In 1838 the suggestion was made to the Marquess of Tavistock that the day school should be abolished [P40/25/9/11]. : “I take the liberty of writing this and hope no offence. Mr. Goodall [the vicar – called “the most disagreeable man in the county” by the Duke of Bedford’s steward] has called upon me respecting the School for which he purposes to raise a small monthly subscription from the poor children attending the same. 1. Since that I have endeavoured to sound the opinion of my Neighbours, as one connected in Trust, which exactly agree with my own. 2. As the present Fund is not sufficient to support both Day and Sunday Schools (of which the Day School is considered so little beneficial towards the Poor) it could not be considered unjust to abolish the Day School and establish a Sunday School, which could be managed with small expense and the surplus money from the present Fund handed over to the present Cloathing [sic] Club and would be of general use to the poor. 3”.

“1. I learn from my Neighbours a child who subscribes to the Cloathing Club receives about 2 Shillings benefit. If the said Child is levied with 1/1 a year there only remains about 11d. benefit”.

“2. The Deeds in the Church promptly bequeath to Church, Bridge and Poor of which the Parishioners as Tax Payers consider they give wholly to the Poor”.

“3. I understand the Day School is attended only with about 10 Scholars. Therefore if only 10 Families receive such benefit it cannot be called a general benefit to the Poor. And those are Children very young, for so soon as they arrive at 9 years of age they apply to the Farmer for work and pay. It may be considered Children under that age should be under female Protection”.

The low numbers may have been because the building was so dilapidated. A decision was therefore taken to build a new one. In 1840 Thomas Bennett wrote to the Duke’s agent [R3/4218]: “I took Mr. Hacker to Oakley and he saw the present School. I suggested reducing the size of the one he proposed but that the House should require Two Bedrooms instead of one, therefore the additional room would cost as much as he had said in the School”.

Later directories state that the new school was built in 1841 (though see the letter of 1842 below) and in September of that year Thomas Bennett wrote of the new building [R3/4459]: “a very low situation was selected, the Ground outside has got to be raised up about it, which will take off from its appearance in height – this is the only deviation from the plan. That did not show what now is above Ground but will shortly be under Ground but a School Room and Master’s apartments require a good deal of space and I do not know that the kind of Building wanted could well be less”.

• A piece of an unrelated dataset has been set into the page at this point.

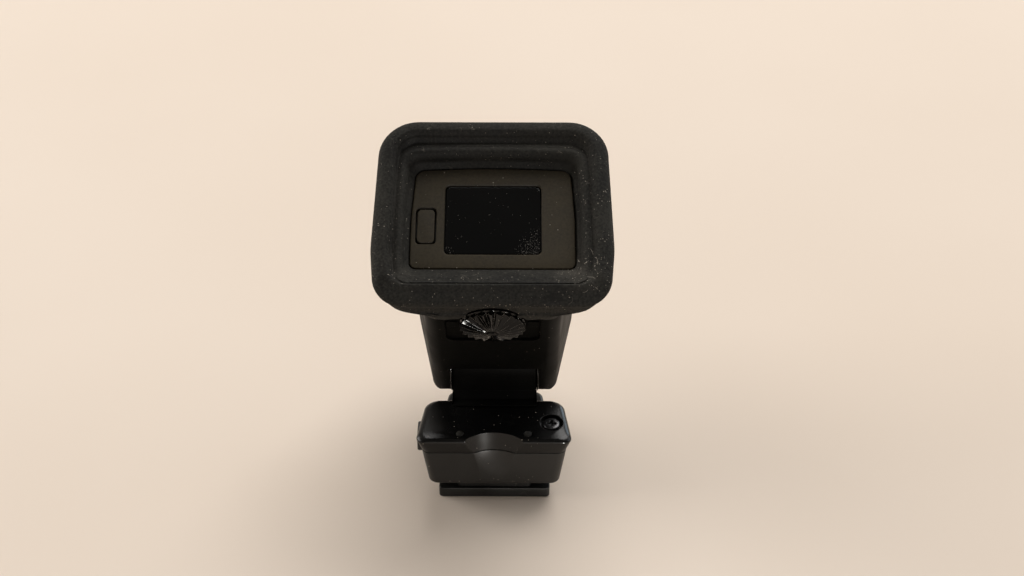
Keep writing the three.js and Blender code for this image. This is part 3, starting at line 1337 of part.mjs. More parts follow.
function lensCarrier() {
  const outer = tubeBlock(
    [-CARRIER_HALF, CARRIER_HALF], [CARRIER_START, CARRIER_END], [CARRIER_LOW, CARRIER_HIGH],
  );
  const axis = [0, OPTIC_AXIS];
  const beyond = CARRIER_END + OVERRUN;
  const seat = tubeRod(LENS_RADIUS + SEAT_GAP, CARRIER_START + LENS_SEAT, beyond, axis, LENS_SIDES);
  const before = CARRIER_START - OVERRUN;
  const aperture = tubeRod(LENS_RADIUS - LENS_SEAT, before, CARRIER_END, axis, LENS_SIDES);
  let made = outer.subtract(seat).subtract(aperture);
  GUIDES.forEach((at) => {
    made = made.subtract(tubeRod(GUIDE_ROD_RADIUS + BORE_CLEARANCE, before, beyond, at));
  });
  const grooveHalf = ECCENTRIC_RADIUS + CARRIER_GROOVE_CLEARANCE;
  const tongueTop = CARRIER_LOW + TONGUE_THICKNESS;
  const tongue = tubeBlock(
    [-DIAL_SHAFT_RADIUS - TONGUE_WALL, DIAL_SHAFT_RADIUS + TONGUE_WALL],
    [CARRIER_END - SEAT_GAP, DIAL_S + grooveHalf + TONGUE_WALL],
    [CARRIER_LOW, tongueTop],
  );
  const groove = tubeBlock(
    [-DIAL_SHAFT_RADIUS, DIAL_SHAFT_RADIUS + 2 * OVERRUN],
    [DIAL_S - grooveHalf, DIAL_S + grooveHalf],
    [CARRIER_LOW - OVERRUN, tongueTop + OVERRUN],
  );
  return made.add(tongue.subtract(groove));
}

// One lens, crowned on the faces asked for, with its middle at s.
function lens(s, frontCrown, rearCrown) {
  const edge = LENS_EDGE / 2;
  const profile = [[0, -edge - frontCrown]];
  for (let k = 1; k <= ARC_STEPS; k += 1) {
    const share = k / ARC_STEPS;
    profile.push([LENS_RADIUS * share, -edge - frontCrown * (1 - share * share)]);
  }
  for (let k = ARC_STEPS; k >= 1; k -= 1) {
    const share = k / ARC_STEPS;
    profile.push([LENS_RADIUS * share, edge + rearCrown * (1 - share * share)]);
  }
  profile.push([0, edge + rearCrown]);
  const points = profile.map(([radius, height]) => new THREE.Vector2(radius, height));
  const lathe = new THREE.LatheGeometry(points, LENS_SIDES);
  const made = lathe.rotateX(Math.PI).translate(0, -s, OPTIC_AXIS);
  const position = made.attributes.position.array;
  const index = Array.from(made.index.array);
  if (signedVolume(position, index) < 0) made.setIndex(index.reverse());
  return solid(made);
}

function lensRing() {
  const start = LENS_FIRST + 2 * LENS_PITCH + LENS_EDGE / 2 + SEAT_GAP;
  const axis = [0, OPTIC_AXIS];
  const disc = tubeRod(LENS_RADIUS, start, start + LENS_RING_THICKNESS, axis, LENS_SIDES);
  const opening = LENS_RADIUS - LENS_SEAT;
  return disc.subtract(tubeRod(opening, start - OVERRUN, start + OVERRUN, axis, LENS_SIDES));
}

// Electronics in the tube

function finderBoard() {
  const ends = [FINDER_BOARD_START, FINDER_BOARD_START + FINDER_BOARD_LENGTH];
  let made = tubeBlock([-FINDER_BOARD_HALF, FINDER_BOARD_HALF], ends, [BOARD_LOW, BOARD_HIGH]);
  [-BOARD_POST_X, BOARD_POST_X].forEach((x) => {
    made = made.add(rod('z', BOARD_POST_RADIUS, BRACKET_TOP_LOW, BOARD_HIGH, [x, -BOARD_POST_S]));
  });
  return made;
}

function driverChip() {
  const half = CHIP_SIZE / 2;
  const low = BOARD_HIGH + SEAT_GAP;
  return tubeBlock([-half, half], [CHIP_S - half, CHIP_S + half], [low, low + CHIP_HEIGHT]);
}

function finderRibbon() {
  return tubeBlock(
    [RIBBON_LEFT, BRACKET_SCREW_X - BRACKET_SCREW_HEAD - RUNNING_GAP],
    [PIVOT_S - RIBBON_THICKNESS / 2, PIVOT_S + RIBBON_THICKNESS / 2],
    [SLOT_HEIGHT + SEAT_GAP, BOARD_LOW - SEAT_GAP],
  );
}

// Eyepiece

function windowOutline(by) {
  return roundedRectangle(
    by - WINDOW_HALF, WINDOW_HALF - by, WINDOW_LOW + by, WINDOW_TOP - by, WINDOW_CORNER,
  );
}

function sensorOutline(by) {
  const half = SENSOR_HALF - by;
  const heights = [SENSOR_LOW + by, SENSOR_TOP - by];
  return roundedRectangle(SENSOR_X - half, SENSOR_X + half, ...heights, SENSOR_CORNER);
}

const FLANGE_SECTION = inset(HOUSING_SECTION, HOUSING_WALL);

function eyepieceFrame() {
  const flange = tubePrism(sectionOutline(FLANGE_SECTION), FLANGE_BACK, FLANGE_FACE);
  const low = CHASSIS_LOW - SEAT_GAP;
  const plugOuter = roundedRectangle(
    -CHASSIS_HALF, CHASSIS_HALF, low, CHASSIS_TOP, WINDOW_CORNER,
  );
  const plugStart = CHASSIS_END + SEAT_GAP;
  const plug = tubePrism(plugOuter, plugStart, FLANGE_BACK + SEAT_GAP);
  const opening = tubePrism(windowOutline(WINDOW_CORNER), plugStart - OVERRUN, FLANGE_FACE + OVERRUN);
  const moduleHalf = SENSOR_MODULE_HALF + SEAT_GAP;
  const moduleHeight = SENSOR_MODULE_HEIGHT / 2 + SEAT_GAP;
  const middle = (SENSOR_LOW + SENSOR_TOP) / 2;
  const sensorHole = tubeBlock(
    [SENSOR_X - moduleHalf, SENSOR_X + moduleHalf],
    [plugStart - OVERRUN, FLANGE_FACE + OVERRUN],
    [middle - moduleHeight, middle + moduleHeight],
  );
  const tongueSpace = tubeBlock(
    [-DIAL_SHAFT_RADIUS - OVERRUN, DIAL_SHAFT_RADIUS + OVERRUN],
    [plugStart - OVERRUN, plugStart + EYE_FRAME_PLUG],
    [low - OVERRUN, CARRIER_LOW + TONGUE_THICKNESS + RUNNING_GAP],
  );
  return flange.add(plug).subtract(opening).subtract(sensorHole).subtract(tongueSpace);
}

function eyePanel() {
  const plate = tubePrism(sectionOutline(PANEL_SECTION), PANEL_BACK, PANEL_FACE);
  const window = tubePrism(windowOutline(0), PANEL_BACK - OVERRUN, PANEL_FACE + OVERRUN);
  const sensor = tubePrism(sensorOutline(0), PANEL_BACK - OVERRUN, PANEL_FACE + OVERRUN);
  return plate.subtract(window).subtract(sensor);
}

function coverGlass() {
  const face = PANEL_FACE - GLASS_RECESS;
  return tubePrism(windowOutline(SEAT_GAP), face - GLASS_THICKNESS, face);
}

function sensorWindow() {
  return tubePrism(sensorOutline(SEAT_GAP), PANEL_BACK, PANEL_FACE - BORE_CLEARANCE);
}

function eyeSensor() {
  const middle = (SENSOR_LOW + SENSOR_TOP) / 2;
  const face = PANEL_BACK - SEAT_GAP;
  return tubeBlock(
    [SENSOR_X - SENSOR_MODULE_HALF, SENSOR_X + SENSOR_MODULE_HALF],
    [face - SENSOR_MODULE_DEPTH, face],
    [middle - SENSOR_MODULE_HEIGHT / 2, middle + SENSOR_MODULE_HEIGHT / 2],
  );
}

function sensorBoard() {
  const middle = (SENSOR_LOW + SENSOR_TOP) / 2;
  const face = PANEL_BACK - SEAT_GAP - SENSOR_MODULE_DEPTH - SEAT_GAP;
  return tubeBlock(
    [SENSOR_X - SENSOR_MODULE_HALF, SENSOR_X + SENSOR_MODULE_HALF],
    [face - SENSOR_BOARD_THICKNESS, face],
    [middle - SENSOR_MODULE_HEIGHT / 2, middle + SENSOR_MODULE_HEIGHT / 2],
  );
}

// The rubber: it flares from the housing to the rim, and dishes inwards from its rounded lip,
// over a crease, down to the panel. Behind it holds the eyepiece frame's flange.
function eyecup() {
  const flare = { ...inset(CUP_SECTION, CUP_FLARE_INSET), low: 0 };
  const crown = inset(CUP_SECTION, CUP_CROWN_INSET);
  const mouth = inset(PANEL_SECTION, -SEAT_GAP);
  const pocket = inset(FLANGE_SECTION, -SEAT_GAP);
  const pocketEnd = FLANGE_FACE + SEAT_GAP;
  const outer = loft([
    tubeRing(HOUSING_SECTION, FLANGE_BACK),
    tubeRing(flare, CUP_FLARE),
    tubeRing(inset(CUP_SECTION, SHEET_EDGE), CUP_WIDEST - CUP_CROWN_INSET),
    tubeRing(CUP_SECTION, CUP_WIDEST),
    tubeRing(inset(CUP_SECTION, SHEET_EDGE), CUP_FACE - SHEET_EDGE * 2),
    tubeRing(crown, CUP_FACE),
  ]);
  const dish = loft([
    tubeRing(crown, CUP_FACE + OVERRUN),
    tubeRing(crown, CUP_FACE),
    tubeRing(inset(CUP_SECTION, CUP_LIP_INSET), CUP_FACE - CUP_LIP_DROP),
    tubeRing(inset(CUP_SECTION, CUP_CREASE_INSET), CUP_FACE - CUP_CREASE_DROP),
    tubeRing(CUP_STEP_SECTION, CUP_STEP),
    tubeRing(mouth, CUP_LIP_FOOT),
    tubeRing(mouth, pocketEnd - SEAT_GAP),
  ]);
  const flangePocket = loft([tubeRing(pocket, FLANGE_BACK - OVERRUN), tubeRing(pocket, pocketEnd)]);
  const arch = rod(
    'z', DIAL_RADIUS + CUP_ARCH_CLEARANCE, CUP_LOW - OVERRUN, DIAL_RECESS_DEPTH + RUNNING_GAP,
    [0, -DIAL_S], ROUND_SIDES * 2,
  );
  return outer.subtract(dish).subtract(flangePocket).subtract(arch);
}

// Assembly

place(viewfinder, 'shoe_foot', shoeFoot(), 'footBlack');
place(viewfinder, 'foot_neck', footNeck(), 'footBlack');
place(viewfinder, 'contact_carrier', contactBlock(), 'innerBlack');
place(viewfinder, 'contact_comb', contactComb(), 'gold');
FOOT_SCREWS.forEach((at, i) => place(viewfinder, `foot_screw_${i + 1}`, footScrew(at), 'blackScrew'));
place(viewfinder, 'base_case', baseCase(), 'caseBlack');
place(viewfinder, 'base_cover', baseCover(), 'coverBlack');
place(viewfinder, 'cover_screw', coverScrew(), 'blackScrew');
place(viewfinder, 'rest_pad_left', restPad(-PAD_X), 'rubber');
place(viewfinder, 'rest_pad_right', restPad(PAD_X), 'rubber');
place(viewfinder, 'lock_button', lockButton(), 'caseBlack');
place(viewfinder, 'lock_lever', lockLever(), 'innerBlack');
place(viewfinder, 'lever_axle', leverAxle(), 'steel');
place(viewfinder, 'lock_pin', lockPin(), 'steel');
place(viewfinder, 'lock_spring', lockSpring(), 'steel');
place(viewfinder, 'base_board', baseBoard(), 'board');
place(viewfinder, 'board_socket', boardSocket(), 'chip');
place(viewfinder, 'base_ribbon', baseRibbon(), 'ribbon');
place(viewfinder, 'hinge_arm', hingeArm(), 'tubeBlack');
place(viewfinder, 'hinge_screw_left', hingeScrew(-1), 'steel');
place(viewfinder, 'hinge_screw_right', hingeScrew(1), 'steel');

place(tube, 'housing_lower', housingLower(), 'tubeBlack');
place(tube, 'housing_upper', housingUpper(), 'tubeBlack');
place(tube, 'front_cover', frontCover(), 'tubeBlack');
place(tube, 'tilt_bracket', tiltBracket(), 'steel');
BRACKET_SCREWS.forEach((at, i) => place(tube, `bracket_screw_${i + 1}`, bracketScrew(at), 'steel'));
place(tube, 'friction_washer_left', frictionWasher(-1), 'steel');
place(tube, 'friction_washer_right', frictionWasher(1), 'steel');
place(tube, 'finder_board', finderBoard(), 'board');
place(tube, 'driver_chip', driverChip(), 'chip');
place(tube, 'finder_ribbon', finderRibbon(), 'ribbon');
place(tube, 'optics_frame', opticsFrame(), 'innerBlack');
place(tube, 'display_plate', displayPlate(), 'steel');
place(tube, 'display_panel', displayPanel(), 'display');
GUIDES.forEach((at, i) => place(tube, `guide_rod_${i + 1}`, guideRod(at), 'steel'));
place(tube, 'lens_carrier', lensCarrier(), 'innerBlack');
place(tube, 'display_lens', lens(LENS_FIRST, LENS_CROWN, LENS_CROWN), 'lens');
place(tube, 'middle_lens', lens(LENS_FIRST + LENS_PITCH, LENS_CROWN, LENS_CROWN), 'lens');
place(tube, 'eye_lens', lens(LENS_FIRST + 2 * LENS_PITCH, LENS_CROWN, 0), 'lens');
place(tube, 'lens_ring', lensRing(), 'innerBlack');
place(tube, 'diopter_dial', diopterDial(), 'dial');
place(tube, 'dial_shaft', dialShaft(), 'innerBlack');
place(tube, 'dial_clip', dialClip(), 'steel');
place(tube, 'eyepiece_frame', eyepieceFrame(), 'innerBlack');
place(tube, 'eye_panel', eyePanel(), 'panel');
place(tube, 'cover_glass', coverGlass(), 'glass');
place(tube, 'sensor_window', sensorWindow(), 'panel');
place(tube, 'eye_sensor', eyeSensor(), 'chip');
place(tube, 'sensor_board', sensorBoard(), 'board');
place(tube, 'eyecup', eyecup(), 'rubber');

export default viewfinder;
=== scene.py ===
"""Dressed model of an electronic viewfinder on an accessory-shoe foot.

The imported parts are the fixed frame. Every shell that shows is worked out here as a numpy
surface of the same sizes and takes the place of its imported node. The pieces inside keep their
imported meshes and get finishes, apart from the lock's spring, which is wound anew. Lengths are
in millimetres until a mesh is written, and in metres from then on. The tilting tube is worked
out in axes of its own: x across it, s back from its front face towards the eyepiece, and t up
from its underside.
"""

from __future__ import annotations

import logging
from dataclasses import dataclass, replace
from enum import Enum
from functools import cache
from typing import Callable, Iterable, NamedTuple, Sequence

import bpy
import numpy as np
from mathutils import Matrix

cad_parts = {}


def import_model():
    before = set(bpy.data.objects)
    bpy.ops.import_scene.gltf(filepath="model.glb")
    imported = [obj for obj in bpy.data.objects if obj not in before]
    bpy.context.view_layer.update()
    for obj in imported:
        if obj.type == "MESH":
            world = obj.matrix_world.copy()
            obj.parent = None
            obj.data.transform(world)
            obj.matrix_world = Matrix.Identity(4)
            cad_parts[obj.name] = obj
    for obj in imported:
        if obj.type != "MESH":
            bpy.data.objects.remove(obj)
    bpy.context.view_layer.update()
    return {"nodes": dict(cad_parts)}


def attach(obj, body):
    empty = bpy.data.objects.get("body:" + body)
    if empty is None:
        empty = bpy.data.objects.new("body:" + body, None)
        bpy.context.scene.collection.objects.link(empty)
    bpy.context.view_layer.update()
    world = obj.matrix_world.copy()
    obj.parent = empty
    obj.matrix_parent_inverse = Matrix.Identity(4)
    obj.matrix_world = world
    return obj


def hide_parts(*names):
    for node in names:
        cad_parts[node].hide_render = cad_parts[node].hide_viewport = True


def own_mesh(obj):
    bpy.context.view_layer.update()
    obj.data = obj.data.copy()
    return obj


LOG = logging.getLogger("viewfinder")
METRES = 0.001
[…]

In June 1842 Bennett wrote [R3/4569]: “The School is not yet finished, when the Plastering dry I suppose it will and then I suppose the Duke means to pull down the old Town House, now used as school and the master’s house”. The old school was listed by the former Department of Environment in August 1987 as Grade II, of special interest. It is built of coursed limestone rubble with ashlar facings and has its original clay tiled roof. The schoolroom comprised one storey and there was a projecting one storey and attics gabled wing to left hand side which formed the school house where the teacher lived.

The old school, now the Community Hall, in March 2011
The old school, now the Community Hall, in March 2011

The next national enquiry was in 1846/7 when the Church of England made an enquiry as to all its church schools. This was against the background of a new Whig government which championed secular education and the increasing importance of nonconformists, particularly Wesleyan Methodist, and Roman Catholics in providing schools. The Oakley return listed a Sunday School for 44 boys and 39 girls and a Dame's School for 40 boys and 10 girls. This latter was probably the church school.

The first Education Act was passed in 1870 (more correctly it was known as the Elementary Education Act). It was a milestone in the provision of education in Britain demonstrating central government's unequivocal support for education of all classes across the country. It also sought to secularise education by allowing the creation of School Boards. These were groups of representatives, elected by the local ratepayers and the Board had the powers to raise funds to form a local rate to support local education, build and run schools, pay the fees of the poorest children, make local school attendance compulsory between the ages of 5 and 13 and could even support local church schools, though in practice they replaced them, turning them into Board run schools (known as Board Schools). Naturally, and luckily for local historians, the Act required a questionnaire of local schools in 1870. The Oakley Return described Oakley Church of England School with accommodation for 82 children.

Conditions in the school were often poor as these entries in the logbook show [SDOakley1/1]:

  • 7th December 1868: Closed school a little earlier because we could not see to write.
  • 10th December 1873: Cold morning children found a difficulty in using their pens and pencils.

As well as learning about the conditions the school logbooks also give us some idea of what was being taught.  For example in March 1869 entries include: "Examined Standard II in Arithmetic"; "Gave 1st class a lesson on Russia" and "Gave 3rd class a reading lesson" [SDOakley1/1].Thirty years later, in 1899, the logbook records more thorough details of planned Infant’s lessons, object lessons, poetry and other subjects such as geography which were to be taught that year [SDOakley1/1].

On 20th December 1878 a School Board was elected in Oakley. This meant that the school ceased to be a church school and became a Board School, run by the elected School Board.